Practical Steps to Start Today
If you want to position your small business to benefit from Preferred Sources and the broader trend toward trust-based search rankings, here are concrete actions to take:
Audit your about page. Does it clearly explain who you are, your qualifications, and why customers should trust you? Add photos, credentials, and personal details that demonstrate genuine expertise.
Review your review strategy. Are you actively collecting reviews? Are they displayed prominently? Do you respond to all feedback, positive and negative?
Plan helpful content. Identify the questions your customers actually ask and create content that answers them thoroughly. Draw on your specific experience rather than generic information.
Check your technical foundations. Ensure your site loads quickly, works well on mobile, uses HTTPS, and provides clear contact information.
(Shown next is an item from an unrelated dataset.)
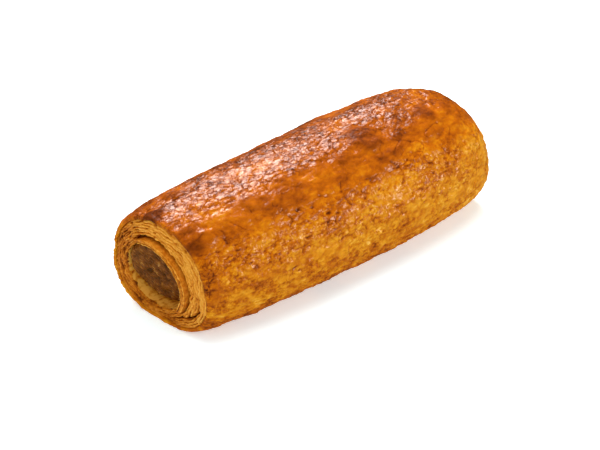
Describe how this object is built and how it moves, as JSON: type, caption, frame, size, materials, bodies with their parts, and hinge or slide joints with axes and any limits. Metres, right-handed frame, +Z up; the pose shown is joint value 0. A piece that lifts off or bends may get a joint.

Add a Preferred Sources link. Create your personalised link and add it to your website footer, email signature, and social profiles.
Ask your existing customers. Your most loyal customers are your greatest asset. Invite them to add you as a preferred source and explain how it helps them stay updated on your content.
Trust as Your Competitive Advantage
The businesses that will thrive in this new search environment are those that have always prioritised trust, even when algorithms did not explicitly reward it. If you have built genuine relationships with your customers, delivered consistent quality, and invested in your online presence, Google is increasingly working to surface you to the people who need your services.
Preferred Sources is not a shortcut or a hack. It is a recognition that the best content comes from trusted sources, and users should have a say in who those sources are. For small businesses willing to invest in authenticity, that is very good news indeed.
The question is not whether trust matters for SEO. It always has, and it always will. The question is whether your website genuinely demonstrates the trustworthiness that your business has earned through years of quality service. If it does, features like Preferred Sources will amplify your visibility. If it does not, now is the time to bridge that gap.